Os funcionários desses contratistas podem vir de qualquer lugar, e às vezes os líderes das missões não sabem exatamente quem está trabalhando para eles.
"Elas (empresas) contratam e, às vezes, criam o que chamam de 'subs', ou subcontratistas. Tem havido comandantes no Afeganistão que, simplesmente, dizem. 'Não sabemos quem são os 'subs' dos 'subs' dos 'subs'. Então, você tem tudo isso como as camadas de um contrato.
"É o total oposto do exército privado mundial. Você olha primeiro para o orçamento", diz McFate. "O interesse da empresa é diferente do interesse nacional: as empresas são maximizadores de lucro, que é o que elas fazem, e isso é natural."
À medida que o comércio militar cresce e as empresas militares privadas tentam encontrar os soldados mais baratos disponíveis em todo o mundo, quem são os mercenários? E quais as consequências da privatização da guerra?
Child Soldados Reloaded examina a natureza mutável da guerra, o negócio da guerra e as implicações por trás dela.
O Negócio da Guerra: 'Aegis Defence Services'
Em 2004, o Departamento de Defesa dos Estados Unidos assinou um acordo estimado de 293 milhões com a empresa militar privada Aegis, para executar operações no Iraque e no Afeganistão.
Aegis Defence Services é uma empresa privada militar britânica fundada em 2002 pelo ex-oficial do Exército britânico, Tim Spicer. Spicer, quem esteve envolvido no escândalo "Armas para a África" em 1998, em que sua antiga empresa, a Sandline International, violou as sanções da ONU para importar armas a Serra Leoa.
No entanto, de acordo com o jornalista e escritor Stephen Armstrong, "ele é um oficial da guarda brilhante e educado na escola pública, o que realmente não era uma característica predominante da indústria até então. Isso mudou a agenda global do que era uma empresa militar privada".
Durante a invasão do Iraque pelos EUA, Aegis foi contratada para supervisionar a comunicação e a coordenação de todas as empresas de segurança privadas no terreno, fornecendo guardas para proteger as bases militares dos EUA.
"Na prática, isso significava que eles eram os responsáveis gerais por todas as empresas privadas. Agora, neste quesito, o Exército dos Estados Unidos possuíam a maior presença no Iraque. Mas se você considerar todas as empresas militares, Spicer esteve, na realidade, encarregado da segunda maior força armada no Iraque", diz Armstrong.

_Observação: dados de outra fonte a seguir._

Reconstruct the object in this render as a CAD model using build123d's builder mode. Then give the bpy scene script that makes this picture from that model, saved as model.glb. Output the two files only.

No entanto, quando os Estados Unidos decidiram terminar sua missão militar no Iraque, os orçamentos diminuíram e a indústria militar privada teve que começar a oferecer diferentes tipos de acordos. Como resultado, elas passaram a contratar soldados mais baratos, muitos deles oriundos de países subdesenvolvidos.
Aegis empregou muitos mercenários de Serra Leoa e Uganda para trabalhar no Iraque, porque eram mais baratos que outras opções.
"A guerra em Serra Leoa foi travada principalmente por jovens combatentes. Se você está à procura de jovens para o trabalho militar, as chances são muito boas de que também tenham sido crianças-soldados", diz Maya Mynster Christensen, antropólogo da Royal Danish Defence College.
Ela explica que "do ponto de vista do governo de Serra Leoa, o recrutamento do Iraque foi considerado um bom negócio no sentido de que poderia pegar os arruaceiros locais, enviá-los ao Iraque por um par de anos, e retorná-los após dois anos com o dinheiro que ganharam com seu trabalho no exterior, o que poderia servir para estabilizar a segurança em Serra Leoa".
Em 2010, o Congresso dos Estados Unidos nomeou uma comissão para investigar a terceirização para empresas militares privadas, mas a contratação de ex-crianças-soldados não era parte da investigação.
A Comissão concluiu que o governo dos Estados Unidos tem sido muito dependente de empresas privadas militares no Iraque e Afeganistão, e que entre 30 e 60 bilhões de dólares desapareceram em desperdícios e fraudes.
O número de ex-crianças-soldados recrutadas por empresas privadas envolvidas em luta ativa não é conhecido, assim como não se sabe o número total de empregados dos países subdesenvolvidos.
"Por um lado, os países ocidentais têm injetado grandes somas em dinheiro na reintegração de ex-crianças-soldados, mas agora temos governos como o dos Estados Unidos que oferecem suporte a essas propaladas empresas de segurança, que recrutam pessoas, continuam expondo-os à violência e reforçando suas identidades como perpetradores de violência como soldados, tornando impossível sua reintegração na vida civil ", diz Michael Wessels, psicólogo e consultor das Nações Unidas e ONGs.
"Estamos orgulhosos por sermos pessoas de moral, tentando fazer a coisa certa. O que estamos fazendo é explorar as pessoas, usar jovens que foram crianças-soldados deliberadamente afundando-os nos campos de batalha para além da violência. Nada poderia ser pior para esses jovens, nada poderia ser pior para a segurança".